Andrew Loschert received his Master's Degree in Professional Writing from the University of Southern California in 2003. While there he studied under professors including Gay Talese, Noel Riley Fitch and Shelley Berman. Loschert's graduate thesis was Proving Up: The Search for the Gold of the India Maru, a narrative nonfiction book about the time he spent working for a treasure hunter searching for 100 tons of lost World War II gold in the South Pacific. To complete the research into the shipwreck, he secured a grant from the Skaggs Foundation of Oakland, California. Since moving to New York, Loschert has made a career of abridging audiobook manuscripts. With over 30 credits, he has abridged nonfiction works such as Tour of Duty by Douglas Brinkley and Trumpnation by Timothy O.Brien as well as fiction titles such as Elizabeth Kostova's Historian and Douglas Preston and Lincoln Child's Brimstone, which won the 2005 Audie Award for Best Fiction, Abridged. Loschert has also continued writing, working on a new novel, Beechwood, about a young boy, an estate on the Hudson River, and 200 years of history. This is his first musical.
Rob Seitelman
Director
Rob Seitelman has traveled across the continent to end up back at home with Only a Lad. A native Southern Californian (LBC) and KROQ listener (home station of Oingo Boingo), Rob has been an avid fan for as long as he can remember. As a director, Rob has put up productions of his original works, Paradise Lost (an original musical, written with Ben Birney) and aMUSEing. He has also directed Waiting for Godot, Les Miserables, West Side Story, Into the Woods, Merrily We Roll Along, Goodnight Desdemona (Goodmorning Juliet), and The Children's Crusade among others. As an actor, Rob can be seen in The Talk of the Town at the Algonquin Hotel.
Mary Ann Ivan
Musical Director
Mary Ann Ivan has over 20 years experience as a musical director and pianist in musical theatre. With a degree in Music Therapy from Duquesne University in Pittsburgh, PA, Mary Ann moved to NYC in 1993 where she received her MA in Music Composition from NYU. Studying privately with Joseph Church, musical director of Disney's The Lion King and The Who's Tommy, she began her Broadway career as a keyboardist and rehearsal pianist. She has played such shows as Tommy, The King and I, Jekyll & Hyde and toured with Joseph and the Amazing Technicolor Dreamcoat, My Fair Lady, and is currently with Jersey Boys. Becoming interested in composing at age 15, she now has over 600 songs, orchestral pieces, ensemble works, 4 film credits, and 11 musicals.

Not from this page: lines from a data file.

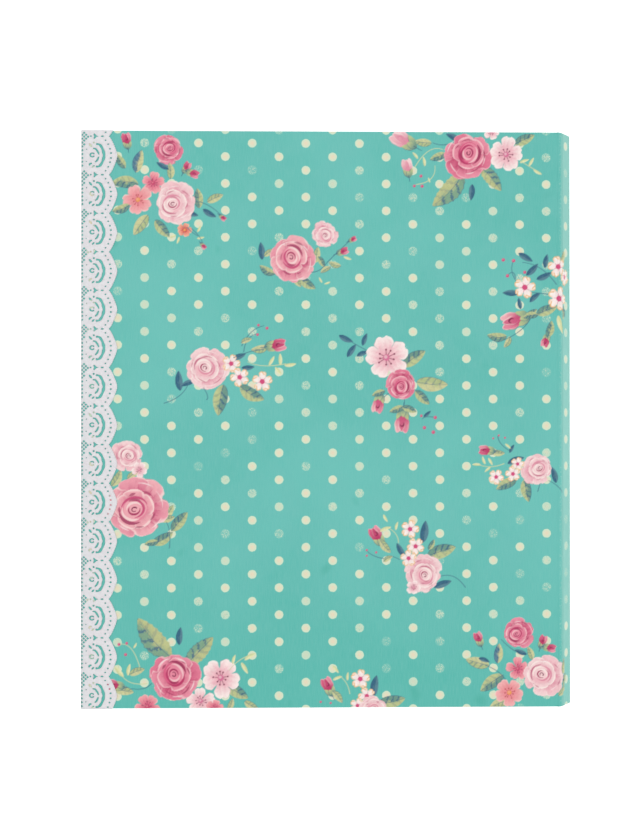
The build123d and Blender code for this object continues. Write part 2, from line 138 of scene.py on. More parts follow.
    ("S",[-54.5,-138.1,-48.9,-132.6,-41.2,-129.3],0), ("L",-53.9,-156.8,6.1,70,"0"), 
    ("L",-42.3,-157.4,7.7,-30,"0"), ("L",25.8,-146.9,9.9,82,"2"), ("L",34.8,-155.5,13.2,12,"1"), 
    ("W",17.5,-143.2,5.5,10), ("W",21.1,-152.6,5.0,40), ("W",16.0,-157.9,4.4,0), ("R",24.3,-161.3,8.8,60,"p"), 
    ("B",0.4,-148.4,4.7,115,"d"), ("L",5.0,-153.0,7.2,-50,"0"), ("L",3.9,-137.8,5.0,-50,"3"), 
    ("L",5.0,-142.7,5.0,20,"3"), ("L",10.6,-141.7,4.4,85,"3"), ("S",[6.2,-141.4,10.0,-145.8,11.7,-151.3],0), 
    ("P",-4.3,-155.7,0.61), ("P",1.2,-156.3,0.61), ("L",82.3,-134.3,11.6,165,"0"), ("L",93.8,-129.3,9.4,85,"4"), 
    ("L",90.2,-145.8,13.2,215,"1"), ("L",106.2,-128.7,6.1,160,"2"), ("L",111.4,-129.3,6.6,110,"0"), 
    ("L",94.3,-157.4,9.9,200,"0"), ("L",86.0,-133.1,5.5,-20,"2"), ("S",[86.6,-135.9,93.2,-139.2,97.6,-143.6],1), 
    ("S",[95.4,-121.6,98.7,-124.9,103.1,-128.2],1), ("R",105.1,-118.2,8.3,200,"d"), 
    ("B",118.0,-123.8,3.3,70,"d"), ("B",121.3,-126.3,3.3,-10,"d"), ("B",83.3,-122.3,3.6,110,"d"), 
    ("F",104.6,-137.9,6.3,20,"c"), ("F",99.9,-151.0,8.0,55,"o"), ("R",119.4,-141.6,11.3,160,"p"), 
    ("L",131.8,-137.0,7.7,80,"0"), ("L",132.6,-144.7,6.6,70,"1"), ("L",130.1,-150.2,6.6,40,"0"), 
]
# ---------------------------------------------------------------- the printed pattern
# A generic all-over print: cream polka dots (made in the material) with loose sprays of
# roses, buds, small blossoms and leaves.  The sprays are painted stroke by stroke into an
# array that covers the unfolded cover sheet, then read off at the vertices of the wraps.
# Colours are premultiplied and linear; the fourth channel is how much the sprays cover.


def lin(h):
    c = np.array([int(h[i:i + 2], 16) for i in (0, 2, 4)], float) / 255.0
    return np.where(c <= 0.04045, c / 12.92, ((c + 0.055) / 1.055) ** 2.4)


def ss(a, b, x):
    t = np.clip((x - a) / (b - a), 0.0, 1.0)
    return t * t * (3 - 2 * t)


def noise_field(h, w, step, rng):
    """Smooth random field, 0 to 1, one random value every `step` cells."""
    gh, gw = int(h / step) + 3, int(w / step) + 3
    g = rng.random((gh, gw))
    yy = np.arange(h) / step
    xx = np.arange(w) / step
    y0, x0 = yy.astype(int), xx.astype(int)
    ty, tx = ss(0, 1, yy - y0)[:, None], ss(0, 1, xx - x0)[None, :]
    a = g[y0][:, x0] * (1 - tx) + g[y0][:, x0 + 1] * tx
    b = g[y0 + 1][:, x0] * (1 - tx) + g[y0 + 1][:, x0 + 1] * tx
    return a * (1 - ty) + b * ty


class Sheet:
    """The print, u across and v up, in millimetres of unfolded paper."""

    def __init__(self, u0, u1, v0, v1, px):
        self.u0, self.v0, self.px = u0, v0, px
        self.w, self.h = int((u1 - u0) / px), int((v1 - v0) / px)
        self.C = np.zeros((self.h, self.w, 3), np.float32)
        self.A = np.zeros((self.h, self.w), np.float32)
        r = np.random.default_rng(11)
        self.N = (0.6 * noise_field(self.h, self.w, 3.0, r) + 0.4 * noise_field(self.h, self.w, 9.0, r)).astype(np.float32)

    def win(self, x, y, r):
        i0 = max(int((x - r - self.u0) / self.px), 0)
        i1 = min(int((x + r - self.u0) / self.px) + 2, self.w)
        j0 = max(int((y - r - self.v0) / self.px), 0)
        j1 = min(int((y + r - self.v0) / self.px) + 2, self.h)
        if i1 <= i0 or j1 <= j0:
            return None
        X = self.u0 + (np.arange(i0, i1) + 0.5) * self.px
        Y = self.v0 + (np.arange(j0, j1) + 0.5) * self.px
        return np.meshgrid(X, Y) + [(slice(j0, j1), slice(i0, i1))]

    def lay(self, sl, rgb, a):
        a = np.clip(a, 0, 1).astype(np.float32)
        k = a[..., None]
        self.C[sl] = self.C[sl] * (1 - k) + np.asarray(rgb, np.float32) * k
        self.A[sl] = self.A[sl] * (1 - a) + a

    def sample(self, u, v):
        fx = np.clip((np.asarray(u) - self.u0) / self.px - 0.5, 0, self.w - 1.001)
        fy = np.clip((np.asarray(v) - self.v0) / self.px - 0.5, 0, self.h - 1.001)
        x0, y0 = fx.astype(int), fy.astype(int)
        tx, ty = (fx - x0), (fy - y0)
        out = np.zeros((len(x0), 4))
        for dy, wy in ((0, 1 - ty), (1, ty)):
            for dx, wx in ((0, 1 - tx), (1, tx)):
                k = (wy * wx)
                out[:, :3] += self.C[y0 + dy, x0 + dx] * k[:, None]
                out[:, 3] += self.A[y0 + dy, x0 + dx] * k
        return out


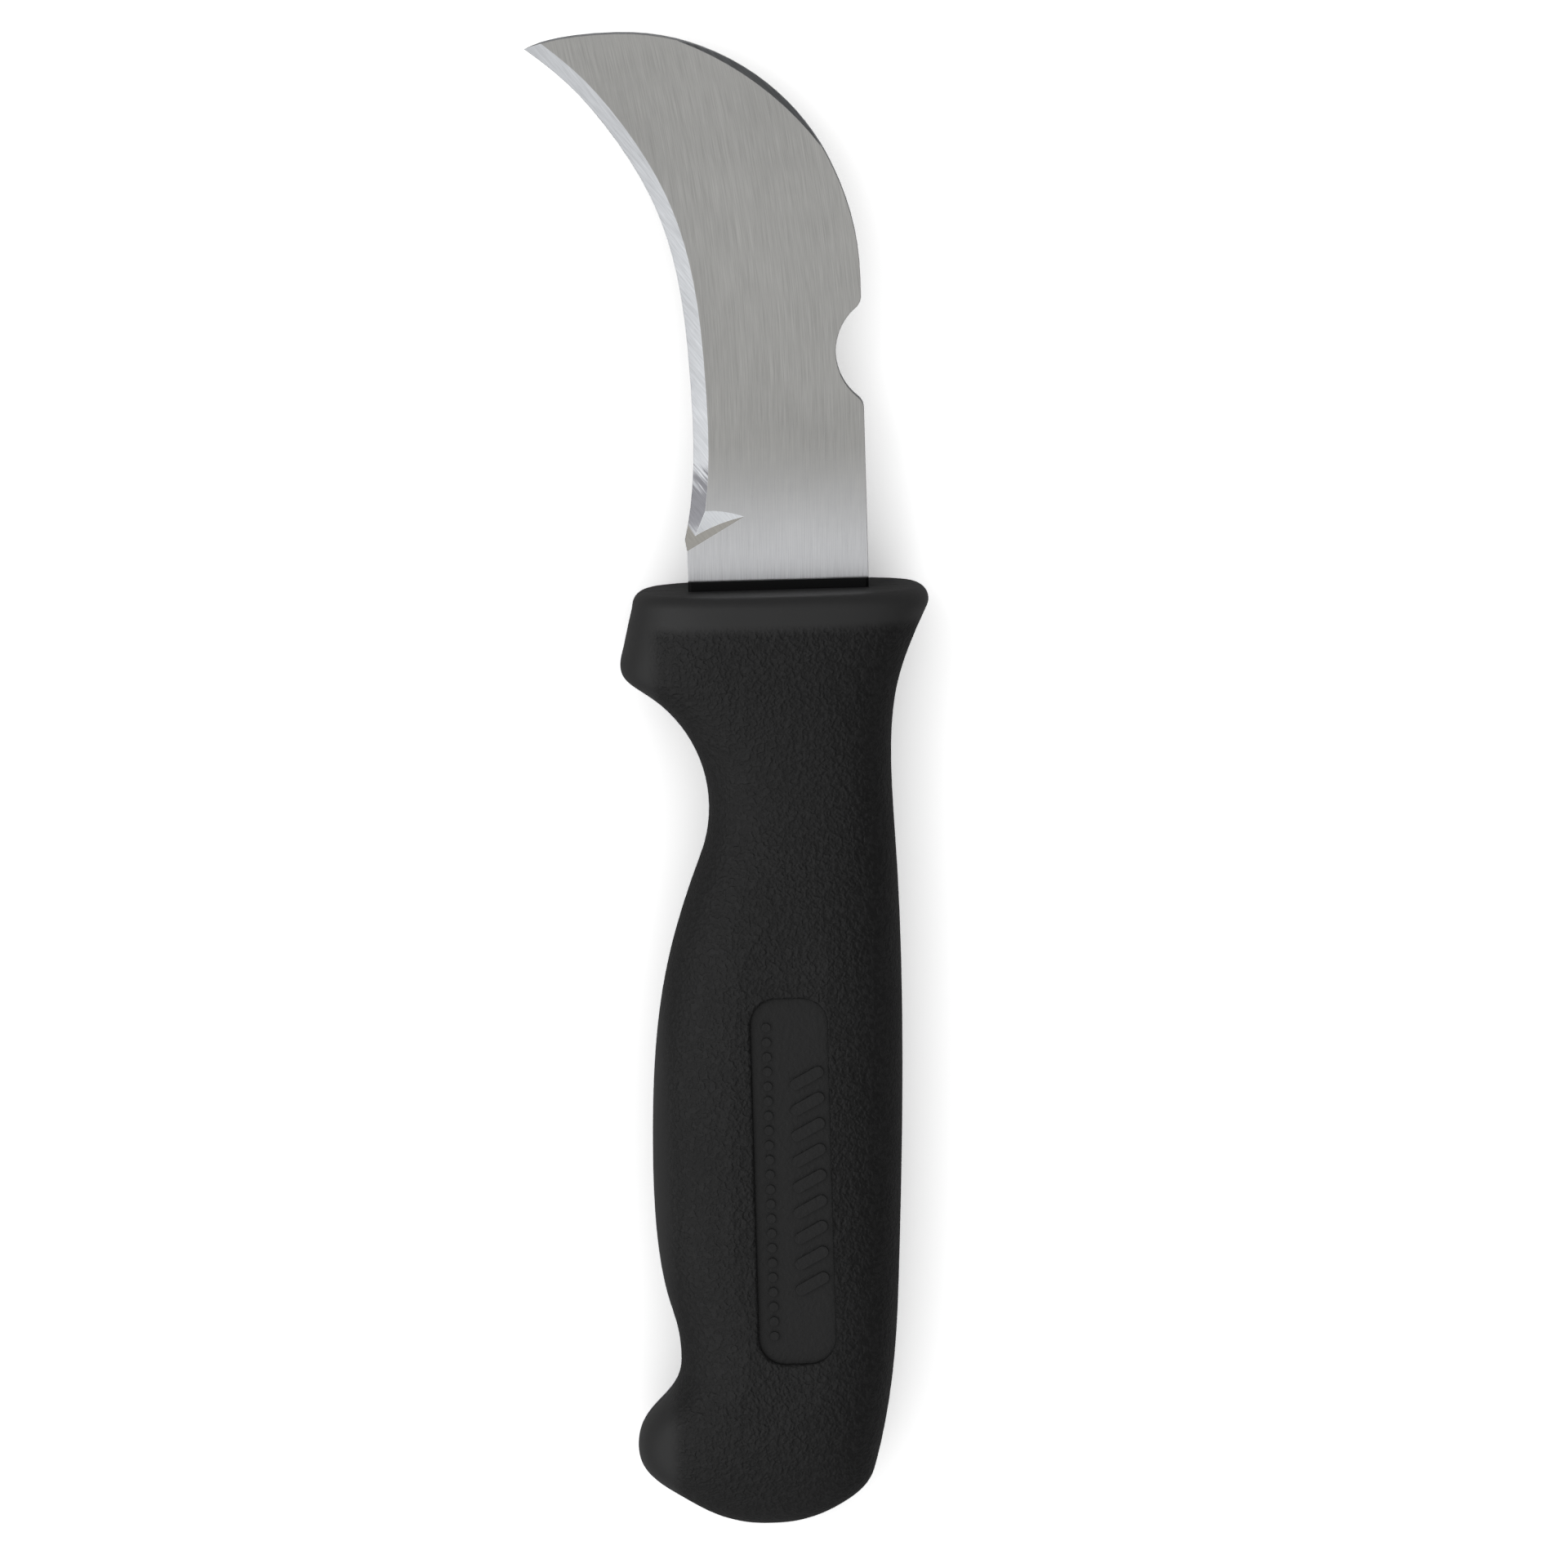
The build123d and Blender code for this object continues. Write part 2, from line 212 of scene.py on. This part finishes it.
def makeMouldGrain():
    # Spark-eroded mould texture: small rounded lumps over a finer tooth.
    lumpWeight, dipWeight, toothWeight = 0.6, 0.28, 0.12
    dipScale, toothScale = 1.6, 4.5  # cells and tooth to one lump
    tree, given, out = newGroup(
        "mouldGrain",
        [
            ("Vector", "NodeSocketVector", None),
            ("Lump", "NodeSocketFloat", 0.0008),
            ("Strength", "NodeSocketFloat", 1.0),
        ],
        ["Height", "Pits"],
    )
    scale = mathNode(tree, "DIVIDE", -700, -100, 1.0, given["Lump"])
    lumps = noiseNode(
        tree, -480, 250, given["Vector"], scale,
        Detail=1.5, Roughness=0.45, Distortion=0.5,
    )
    cells = addNode(tree, "ShaderNodeTexVoronoi", -480, -50, feature="SMOOTH_F1")
    join(tree, given["Vector"], cells.inputs["Vector"])
    cellScale = mathNode(tree, "MULTIPLY", -640, -260, scale, dipScale)
    join(tree, cellScale, cells.inputs["Scale"])
    setInputs(cells, Smoothness=0.6)
    fineScale = mathNode(tree, "MULTIPLY", -640, -420, scale, toothScale)
    tooth = noiseNode(tree, -480, -350, given["Vector"], fineScale, Detail=2.0)
    raised = rangeNode(tree, -260, 250, lumps, 0.35, 0.7)
    dips = rangeNode(tree, -260, -50, cells.outputs["Distance"], 0.15, 0.75)
    raisedShare = mathNode(tree, "MULTIPLY", -80, 260, raised, lumpWeight)
    dipShare = mathNode(tree, "MULTIPLY", -80, 0, dips, dipWeight)
    toothShare = mathNode(tree, "MULTIPLY", -80, -300, tooth, toothWeight)
    body = mathNode(tree, "ADD", -60, 150, raisedShare, dipShare)
    height = mathNode(tree, "ADD", 120, 100, body, toothShare)
    height = mathNode(tree, "MULTIPLY", 300, 100, height, given["Strength"])
    join(tree, height, out["Height"])
    join(tree, mathNode(tree, "SUBTRACT", 300, -100, 1.0, raised), out["Pits"])
    return tree


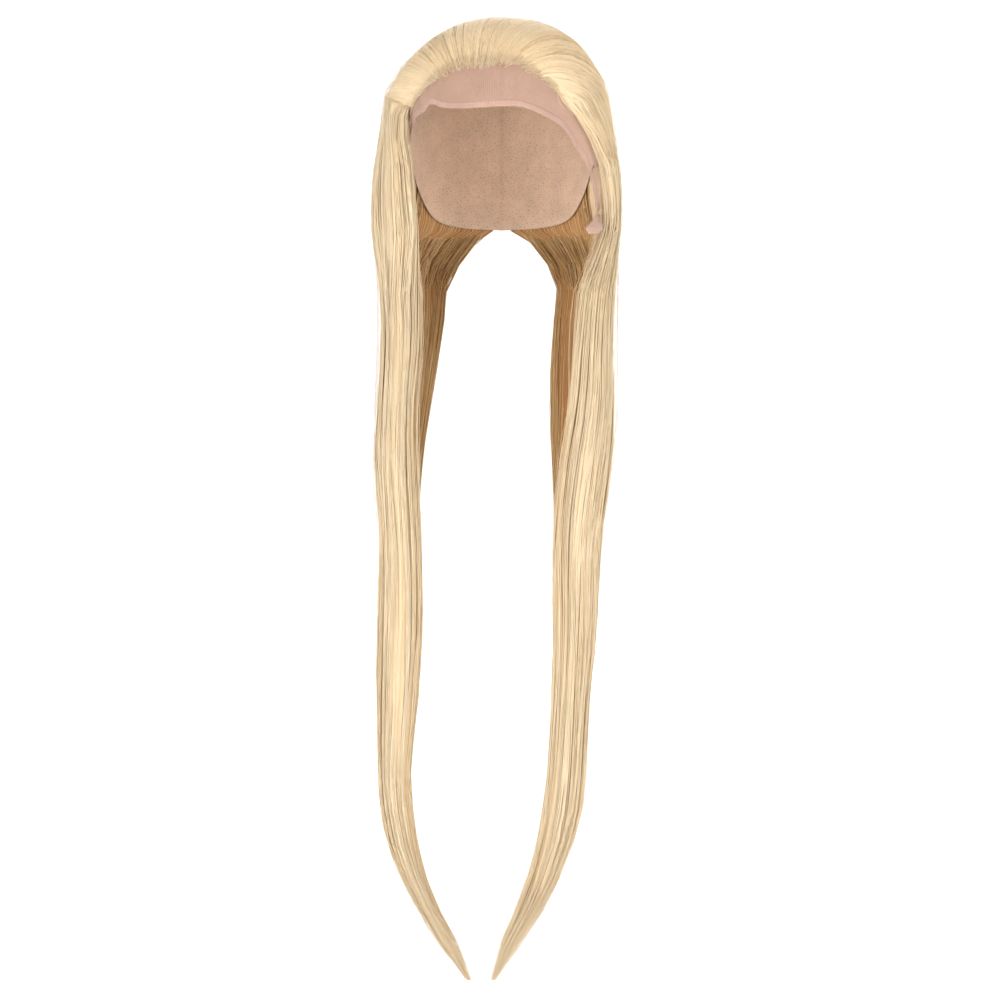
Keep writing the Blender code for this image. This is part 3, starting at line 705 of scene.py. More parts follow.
def mass_material(name, darker=0.0):
    """The body of the hair under the loose strands, streaked along its fall, with painted shade over
    it that is deeper on its inner half.
    """
    colours = bpy.context.scene.wig_colours

    def make_nodes(tree):
        fall = add_node(tree, "ShaderNodeUVMap", uv_map="fall").outputs["UV"]
        streaks = []
        for across, down, detail in MASS_STREAKS:
            drawn = add_node(
                tree, "ShaderNodeMapping", {"Vector": fall, "Scale": (across, down, 1)})
            noise = add_node(
                tree, "ShaderNodeTexNoise",
                {"Vector": drawn.outputs["Vector"], "Scale": 1, "Detail": detail},
                noise_dimensions="2D")
            streaks.append(noise.outputs["Fac"])
        fine, broad = streaks
        around = add_node(tree, "ShaderNodeSeparateXYZ", {0: fall}).outputs["X"]
        # Painted shade: the body is darkened all over, and more past the middle of the fall map, a
        # lock's inner half
        inner = add_step(tree, around, 0.45, 0.55, MASS_PAINTED_SHADE, MASS_INNER_PAINTED_SHADE - darker)
        shade = add_sum(tree, "MULTIPLY_ADD", broad, 0.9, inner)
        shade = add_sum(tree, "MULTIPLY_ADD", fine, 0.8, shade)
        colour = add_ramp(
            tree, shade, (0.0, colours.deep), (0.25, colours.shade), (0.65, colours.middle),
            (1.0, colours.light))
        bump = add_node(
            tree, "ShaderNodeBump", {"Strength": 0.6, "Distance": 0.0006, "Height": fine})
        return {
            "Base Color": colour, "Normal": bump.outputs["Normal"],
            "Roughness": 0.55, "Specular IOR Level": 0.2,
        }

    return shaded_material(name, make_nodes)


def net_material(name, colour, pitch, open_share, thread_alpha, gap_alpha, flat=True, hole=1.0):
    """A fine net, threads round small holes: in the surface's own UV map, in metres, or if it
    isn't flat in the piece's own space. Hole is how dark the holes are, 1 for as light as threads.
    """
    def make_nodes(tree):
        if flat:
            place = add_node(tree, "ShaderNodeUVMap", uv_map="cloth").outputs["UV"]
        else:
            place = add_node(tree, "ShaderNodeTexCoord").outputs["Object"]
        cells = add_node(
            tree, "ShaderNodeTexVoronoi", voronoi_dimensions="2D" if flat else "3D",
            feature="DISTANCE_TO_EDGE")
        cells.inputs["Scale"].default_value = 1 / pitch
        cells.inputs["Randomness"].default_value = 0.35 if flat else 0.9
        tree.links.new(place, cells.inputs["Vector"])
        edge = cells.outputs["Distance"]
        alpha = add_step(tree, edge, open_share * 0.6, open_share, thread_alpha, gap_alpha)
        threads = add_step(tree, edge, open_share * 0.6, open_share, 1.0, hole)
        cloud = add_node(
            tree, "ShaderNodeTexNoise", {"Vector": place, "Scale": 60}, noise_dimensions="3D")
        clouded = add_ramp(
            tree, cloud.outputs["Fac"], (0.3, [0.9 * value for value in colour]),
            (0.7, [min(1, 1.06 * value) for value in colour]))
        darkened = add_node(
            tree, "ShaderNodeVectorMath", {0: clouded, "Scale": threads}, operation="SCALE")
        bump = add_node(
            tree, "ShaderNodeBump", {"Strength": 0.5, "Distance": 0.0003, "Height": threads})
        return {
            "Base Color": darkened.outputs["Vector"], "Alpha": alpha,
            "Normal": bump.outputs["Normal"], "Roughness": 0.75, "Sheen Weight": 0.25,
        }

    return shaded_material(name, make_nodes)


def link_mesh(name, mesh, material):
    mesh.materials.clear()
    mesh.materials.append(material)
    item = bpy.data.objects.new(name, mesh)
    bpy.context.scene.collection.objects.link(item)
    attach(item, "root")
    return item


def finished_mesh(work, name):
    mesh = bpy.data.meshes.new(name)
    work.to_mesh(mesh)
    work.free()
    mesh.shade_smooth()
    return mesh


def thick_patch(name, columns, rows, place, uv_name, uv_place):
    """A closed wall: a grid laid on one surface and extruded to another, with a UV map.

    Place takes the shares along and across and 0 or 1 for the inner or outer surface, and
    uv_place the shares.
    """
    work = bmesh.new()
    bmesh.ops.create_grid(work, x_segments=columns, y_segments=rows, size=0.5)
    raised = bmesh.ops.extrude_face_region(work, geom=work.faces[:], use_keep_orig=True)
    outer = {item for item in raised["geom"] if isinstance(item, bmesh.types.BMVert)}
    vertices = list(work.verts)
    shares = np.array([vertex.co[:2] for vertex in vertices]) + 0.5
    walls = np.array([1.0 if vertex in outer else 0.0 for vertex in vertices])
    points = place(shares[:, 0], shares[:, 1], walls)
    coordinates = uv_place(shares[:, 0], shares[:, 1])
    layer = work.loops.layers.uv.new(uv_name)
    for vertex, point, pair in zip(vertices, points, coordinates):
        vertex.co = point
        for loop in vertex.link_loops:
            loop[layer].uv = pair
    bmesh.ops.recalc_face_normals(work, faces=work.faces)
    return finished_mesh(work, name)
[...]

In addition to being a composer and theatre musical director, Mary Ann was a piano and music theatre instructor at Concordia College in Bronxville, NY and also a professor of Music Theory and Sight-Singing at Circle in the Square, Broadway Theatre School in New York City. She is the founder of Capivan Studios, located in Westchester County, NY.
Jason Summers
Choreographer
After Mr. Summers' first successful collaboration with Mr. Seitelman on the original musical Paradise Lost, he is thrilled to get another chance to work together on a musical premiere. Recent choreography credits include: Urinetown, Annie, Nunsense, and The Will Rogers Follies. Mr. Summers recently finished directing No, No Nanette in Port Washington and will soon begin production on Media Madness, a multimedia one-man play with actor/writer Darian Dauchan. Mr. Summers has been a proud member of the Society of Stage Directors and Choreographers since 2005.
Sarah Levine
Costume Designer
Marnie Comings
Lighting Designer
Jennifer Westin
Producer
This October, Jennifer will receive her Master's Degree in Film, with a concentration in producing, from Columbia University. She has produced several short films including Twenty Dollar Drinks, starring Sandra Bernhard and Cady Huffman, which premiered at the Tribeca Film Festival in May 2006. Her recently completed thesis film, The Dawn Chorus, will premiere at the Edinburgh International Film Festival August 2006.
Jennifer did her undergraduate studies in theatre at USC. After graduation, she formed her own production company, the debut production of which, a revival of Oscar Wilde's The Importance of Being Earnest, garnered rave reviews from the likes of Daily Variety and played in LA for months. Jennifer was a finalist for the Hallmark Producer's Development Award and a recipient of the Arthur Krim Memorial Award, given annually by the producing faculty of Columbia University for excellence in producing. She was also a finalist for the 2006 Producers Guild of America Debra Hill Fellowship.